• Available data:
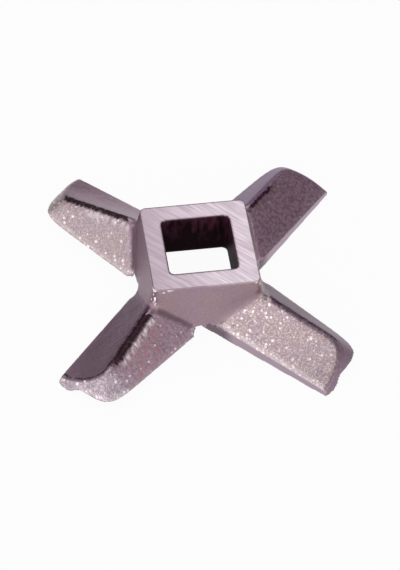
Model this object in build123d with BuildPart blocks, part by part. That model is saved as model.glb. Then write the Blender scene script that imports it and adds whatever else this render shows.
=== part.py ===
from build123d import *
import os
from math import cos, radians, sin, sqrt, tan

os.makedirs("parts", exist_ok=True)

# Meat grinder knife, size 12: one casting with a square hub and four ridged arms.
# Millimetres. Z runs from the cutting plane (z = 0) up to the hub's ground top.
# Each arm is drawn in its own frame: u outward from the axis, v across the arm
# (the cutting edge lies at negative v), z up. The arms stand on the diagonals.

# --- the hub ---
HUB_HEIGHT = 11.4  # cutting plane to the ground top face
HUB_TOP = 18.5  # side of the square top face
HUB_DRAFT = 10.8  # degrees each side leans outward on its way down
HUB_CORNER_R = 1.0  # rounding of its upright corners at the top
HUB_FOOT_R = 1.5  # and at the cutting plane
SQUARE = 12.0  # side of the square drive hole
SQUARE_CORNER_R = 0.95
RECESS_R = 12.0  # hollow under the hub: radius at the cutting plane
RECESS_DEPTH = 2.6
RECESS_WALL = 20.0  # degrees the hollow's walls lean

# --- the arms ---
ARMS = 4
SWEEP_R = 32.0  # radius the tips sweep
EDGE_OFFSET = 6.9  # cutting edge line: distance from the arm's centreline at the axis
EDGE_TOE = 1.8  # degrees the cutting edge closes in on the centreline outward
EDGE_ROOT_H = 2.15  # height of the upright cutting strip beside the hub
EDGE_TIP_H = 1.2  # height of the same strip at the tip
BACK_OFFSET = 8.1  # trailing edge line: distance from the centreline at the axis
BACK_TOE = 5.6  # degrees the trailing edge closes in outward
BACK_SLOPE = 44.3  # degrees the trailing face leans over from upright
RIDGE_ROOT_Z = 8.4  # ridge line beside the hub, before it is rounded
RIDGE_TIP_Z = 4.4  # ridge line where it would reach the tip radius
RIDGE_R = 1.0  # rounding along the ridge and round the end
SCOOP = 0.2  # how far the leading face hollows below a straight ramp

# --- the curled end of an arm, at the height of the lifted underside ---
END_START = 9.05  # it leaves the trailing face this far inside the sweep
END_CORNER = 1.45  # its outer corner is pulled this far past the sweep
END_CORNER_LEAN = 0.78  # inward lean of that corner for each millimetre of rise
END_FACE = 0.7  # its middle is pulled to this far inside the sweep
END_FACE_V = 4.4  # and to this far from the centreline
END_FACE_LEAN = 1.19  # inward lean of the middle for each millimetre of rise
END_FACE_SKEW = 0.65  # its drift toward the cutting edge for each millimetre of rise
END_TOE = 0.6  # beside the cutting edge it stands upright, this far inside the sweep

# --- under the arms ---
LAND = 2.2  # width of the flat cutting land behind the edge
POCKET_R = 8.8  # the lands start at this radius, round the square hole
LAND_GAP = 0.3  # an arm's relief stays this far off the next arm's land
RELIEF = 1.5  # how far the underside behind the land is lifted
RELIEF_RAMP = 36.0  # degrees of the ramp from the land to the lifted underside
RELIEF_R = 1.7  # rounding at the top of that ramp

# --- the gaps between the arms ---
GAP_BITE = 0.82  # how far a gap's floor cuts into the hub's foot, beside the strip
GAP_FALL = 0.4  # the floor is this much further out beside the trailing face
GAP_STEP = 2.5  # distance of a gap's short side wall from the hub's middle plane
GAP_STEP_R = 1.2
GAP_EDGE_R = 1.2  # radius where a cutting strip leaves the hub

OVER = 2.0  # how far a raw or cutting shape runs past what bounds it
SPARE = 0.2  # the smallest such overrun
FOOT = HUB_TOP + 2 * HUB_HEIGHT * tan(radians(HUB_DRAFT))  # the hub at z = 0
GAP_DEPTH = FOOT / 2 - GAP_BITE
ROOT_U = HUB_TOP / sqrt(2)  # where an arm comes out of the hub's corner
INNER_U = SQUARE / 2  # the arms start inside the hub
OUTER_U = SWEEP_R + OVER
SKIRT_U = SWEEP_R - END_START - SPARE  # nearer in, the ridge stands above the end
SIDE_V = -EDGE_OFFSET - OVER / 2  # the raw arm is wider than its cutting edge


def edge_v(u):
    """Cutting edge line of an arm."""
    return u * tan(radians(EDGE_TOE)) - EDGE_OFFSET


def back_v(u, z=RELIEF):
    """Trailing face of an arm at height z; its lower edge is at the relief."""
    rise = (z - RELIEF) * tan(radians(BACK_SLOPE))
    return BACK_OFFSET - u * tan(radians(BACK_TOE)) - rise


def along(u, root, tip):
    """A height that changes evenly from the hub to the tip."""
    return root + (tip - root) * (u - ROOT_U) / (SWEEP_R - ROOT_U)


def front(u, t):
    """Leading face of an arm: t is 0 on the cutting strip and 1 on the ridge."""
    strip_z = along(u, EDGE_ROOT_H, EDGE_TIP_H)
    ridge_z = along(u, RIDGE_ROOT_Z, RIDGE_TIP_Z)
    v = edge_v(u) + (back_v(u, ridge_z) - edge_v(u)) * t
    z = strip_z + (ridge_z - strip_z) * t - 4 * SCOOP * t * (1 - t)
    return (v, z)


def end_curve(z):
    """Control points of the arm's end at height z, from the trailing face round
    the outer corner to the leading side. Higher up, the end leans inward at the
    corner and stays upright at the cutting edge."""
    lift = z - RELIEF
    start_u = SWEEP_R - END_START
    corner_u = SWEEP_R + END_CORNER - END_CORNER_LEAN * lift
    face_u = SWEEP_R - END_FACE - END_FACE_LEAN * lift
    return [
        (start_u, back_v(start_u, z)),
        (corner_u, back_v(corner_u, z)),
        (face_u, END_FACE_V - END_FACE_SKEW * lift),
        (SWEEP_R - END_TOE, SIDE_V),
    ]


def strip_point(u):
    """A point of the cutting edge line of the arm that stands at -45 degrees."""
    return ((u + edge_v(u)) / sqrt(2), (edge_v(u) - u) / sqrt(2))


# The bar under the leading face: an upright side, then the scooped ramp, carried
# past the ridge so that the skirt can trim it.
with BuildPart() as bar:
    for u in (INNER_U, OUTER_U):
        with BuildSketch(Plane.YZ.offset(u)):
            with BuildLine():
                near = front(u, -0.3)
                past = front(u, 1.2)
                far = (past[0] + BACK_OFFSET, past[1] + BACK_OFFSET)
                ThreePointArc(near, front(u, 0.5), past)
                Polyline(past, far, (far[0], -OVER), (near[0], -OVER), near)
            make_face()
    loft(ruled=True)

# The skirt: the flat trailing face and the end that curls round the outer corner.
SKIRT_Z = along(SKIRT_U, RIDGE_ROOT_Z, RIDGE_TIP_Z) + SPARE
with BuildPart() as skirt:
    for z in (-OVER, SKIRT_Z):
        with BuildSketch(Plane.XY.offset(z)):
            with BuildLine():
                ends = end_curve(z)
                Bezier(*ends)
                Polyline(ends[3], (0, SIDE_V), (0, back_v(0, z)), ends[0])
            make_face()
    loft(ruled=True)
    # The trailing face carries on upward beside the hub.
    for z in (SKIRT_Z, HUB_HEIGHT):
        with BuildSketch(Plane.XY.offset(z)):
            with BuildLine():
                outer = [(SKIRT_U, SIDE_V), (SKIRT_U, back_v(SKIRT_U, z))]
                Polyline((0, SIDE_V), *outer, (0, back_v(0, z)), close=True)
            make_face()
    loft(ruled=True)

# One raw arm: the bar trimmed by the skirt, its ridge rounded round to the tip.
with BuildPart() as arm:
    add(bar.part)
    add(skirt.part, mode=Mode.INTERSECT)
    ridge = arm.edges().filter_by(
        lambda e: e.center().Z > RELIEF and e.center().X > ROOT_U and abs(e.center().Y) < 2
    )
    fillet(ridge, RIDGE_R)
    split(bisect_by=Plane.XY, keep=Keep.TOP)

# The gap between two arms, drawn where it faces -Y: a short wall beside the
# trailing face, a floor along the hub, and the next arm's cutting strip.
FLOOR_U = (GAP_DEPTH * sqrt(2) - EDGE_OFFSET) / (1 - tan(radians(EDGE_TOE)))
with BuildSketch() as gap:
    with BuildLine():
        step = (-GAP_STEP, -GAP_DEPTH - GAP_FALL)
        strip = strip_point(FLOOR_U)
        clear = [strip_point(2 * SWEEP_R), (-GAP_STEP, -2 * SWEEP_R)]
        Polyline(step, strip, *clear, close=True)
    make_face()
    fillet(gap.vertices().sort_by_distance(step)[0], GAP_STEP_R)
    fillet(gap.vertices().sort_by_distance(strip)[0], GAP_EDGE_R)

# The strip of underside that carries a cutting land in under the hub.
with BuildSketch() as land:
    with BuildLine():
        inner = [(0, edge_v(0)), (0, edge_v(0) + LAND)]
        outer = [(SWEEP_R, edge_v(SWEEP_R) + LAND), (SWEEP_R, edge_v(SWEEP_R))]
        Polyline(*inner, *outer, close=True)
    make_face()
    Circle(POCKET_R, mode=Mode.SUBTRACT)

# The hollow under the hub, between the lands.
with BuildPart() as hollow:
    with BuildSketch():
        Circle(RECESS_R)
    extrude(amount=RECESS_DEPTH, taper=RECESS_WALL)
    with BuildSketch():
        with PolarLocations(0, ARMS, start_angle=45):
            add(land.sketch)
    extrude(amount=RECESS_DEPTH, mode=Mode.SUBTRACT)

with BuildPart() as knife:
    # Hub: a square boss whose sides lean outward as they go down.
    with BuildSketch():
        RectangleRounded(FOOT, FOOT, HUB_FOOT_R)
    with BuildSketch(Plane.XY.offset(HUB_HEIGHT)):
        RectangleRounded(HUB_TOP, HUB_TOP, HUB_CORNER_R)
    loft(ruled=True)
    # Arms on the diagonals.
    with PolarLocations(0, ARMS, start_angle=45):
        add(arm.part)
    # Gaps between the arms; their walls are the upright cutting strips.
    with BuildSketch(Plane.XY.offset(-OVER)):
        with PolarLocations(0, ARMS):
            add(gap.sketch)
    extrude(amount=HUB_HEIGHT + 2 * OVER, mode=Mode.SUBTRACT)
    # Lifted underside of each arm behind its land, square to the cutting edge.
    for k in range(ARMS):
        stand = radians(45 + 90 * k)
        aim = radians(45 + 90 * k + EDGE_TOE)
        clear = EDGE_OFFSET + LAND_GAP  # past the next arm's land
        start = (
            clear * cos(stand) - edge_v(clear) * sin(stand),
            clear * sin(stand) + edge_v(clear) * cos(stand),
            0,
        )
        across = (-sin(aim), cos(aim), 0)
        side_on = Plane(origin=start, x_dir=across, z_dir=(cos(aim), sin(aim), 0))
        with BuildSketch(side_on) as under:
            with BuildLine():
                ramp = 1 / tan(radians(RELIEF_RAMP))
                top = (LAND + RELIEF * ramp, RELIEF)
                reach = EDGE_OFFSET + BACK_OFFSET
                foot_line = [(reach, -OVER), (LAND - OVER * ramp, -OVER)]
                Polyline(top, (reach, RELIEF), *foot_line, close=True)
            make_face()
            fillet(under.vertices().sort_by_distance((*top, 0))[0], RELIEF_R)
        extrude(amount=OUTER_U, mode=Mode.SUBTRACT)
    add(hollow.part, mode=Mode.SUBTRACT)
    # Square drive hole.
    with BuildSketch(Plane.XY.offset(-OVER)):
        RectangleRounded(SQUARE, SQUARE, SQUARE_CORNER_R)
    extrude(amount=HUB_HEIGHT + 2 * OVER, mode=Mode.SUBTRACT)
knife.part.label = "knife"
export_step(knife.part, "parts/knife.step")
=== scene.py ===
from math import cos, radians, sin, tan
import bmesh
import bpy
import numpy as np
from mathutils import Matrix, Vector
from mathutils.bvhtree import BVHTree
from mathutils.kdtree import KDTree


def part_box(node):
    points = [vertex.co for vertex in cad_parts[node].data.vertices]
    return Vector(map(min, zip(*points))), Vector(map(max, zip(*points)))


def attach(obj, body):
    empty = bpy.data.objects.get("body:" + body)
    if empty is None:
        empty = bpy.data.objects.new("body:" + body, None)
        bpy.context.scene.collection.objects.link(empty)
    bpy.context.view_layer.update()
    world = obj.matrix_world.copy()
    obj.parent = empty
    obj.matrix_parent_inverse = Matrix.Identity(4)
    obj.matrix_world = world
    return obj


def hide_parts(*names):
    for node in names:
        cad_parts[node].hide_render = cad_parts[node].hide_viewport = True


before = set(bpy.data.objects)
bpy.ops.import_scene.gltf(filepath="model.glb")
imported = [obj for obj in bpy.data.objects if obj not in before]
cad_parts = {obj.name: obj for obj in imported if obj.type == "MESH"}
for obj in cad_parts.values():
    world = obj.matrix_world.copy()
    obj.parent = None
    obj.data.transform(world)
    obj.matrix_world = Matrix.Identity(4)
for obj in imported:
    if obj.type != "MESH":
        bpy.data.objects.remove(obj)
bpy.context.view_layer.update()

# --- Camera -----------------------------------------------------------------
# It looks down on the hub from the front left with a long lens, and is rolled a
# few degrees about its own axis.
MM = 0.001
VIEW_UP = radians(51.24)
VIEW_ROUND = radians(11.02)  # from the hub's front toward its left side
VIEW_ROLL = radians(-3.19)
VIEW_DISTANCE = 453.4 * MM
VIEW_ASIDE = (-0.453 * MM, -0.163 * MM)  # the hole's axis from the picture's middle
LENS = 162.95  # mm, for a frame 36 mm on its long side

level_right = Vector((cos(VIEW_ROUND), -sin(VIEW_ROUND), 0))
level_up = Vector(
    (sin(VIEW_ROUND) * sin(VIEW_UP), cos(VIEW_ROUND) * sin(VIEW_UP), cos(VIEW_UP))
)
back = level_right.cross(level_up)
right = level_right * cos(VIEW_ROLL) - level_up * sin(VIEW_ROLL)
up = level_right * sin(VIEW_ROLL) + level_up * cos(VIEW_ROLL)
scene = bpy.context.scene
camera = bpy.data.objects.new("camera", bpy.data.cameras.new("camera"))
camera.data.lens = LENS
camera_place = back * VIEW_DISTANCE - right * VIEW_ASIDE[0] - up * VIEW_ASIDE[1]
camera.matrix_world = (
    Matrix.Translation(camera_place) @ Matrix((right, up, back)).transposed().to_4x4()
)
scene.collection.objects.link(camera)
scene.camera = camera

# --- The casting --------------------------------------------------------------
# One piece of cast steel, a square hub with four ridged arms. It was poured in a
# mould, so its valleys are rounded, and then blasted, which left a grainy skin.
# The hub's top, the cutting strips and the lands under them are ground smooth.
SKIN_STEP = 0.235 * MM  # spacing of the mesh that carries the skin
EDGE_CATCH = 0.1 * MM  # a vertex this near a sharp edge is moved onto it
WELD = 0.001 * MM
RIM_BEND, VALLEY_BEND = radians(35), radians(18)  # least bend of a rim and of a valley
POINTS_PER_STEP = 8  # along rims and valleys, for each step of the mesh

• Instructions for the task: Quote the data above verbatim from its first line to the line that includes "# (the cutting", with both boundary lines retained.

• Solution for this task:
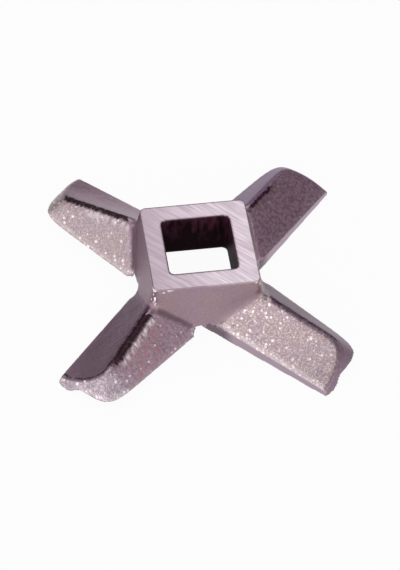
Model this object in build123d with BuildPart blocks, part by part. That model is saved as model.glb. Then write the Blender scene script that imports it and adds whatever else this render shows.
=== part.py ===
from build123d import *
import os
from math import cos, radians, sin, sqrt, tan

os.makedirs("parts", exist_ok=True)

# Meat grinder knife, size 12: one casting with a square hub and four ridged arms.
# Millimetres. Z runs from the cutting plane (z = 0) up to the hub's ground top.
# Each arm is drawn in its own frame: u outward from the axis, v across the arm
# (the cutting edge lies at negative v), z up. The arms stand on the diagonals.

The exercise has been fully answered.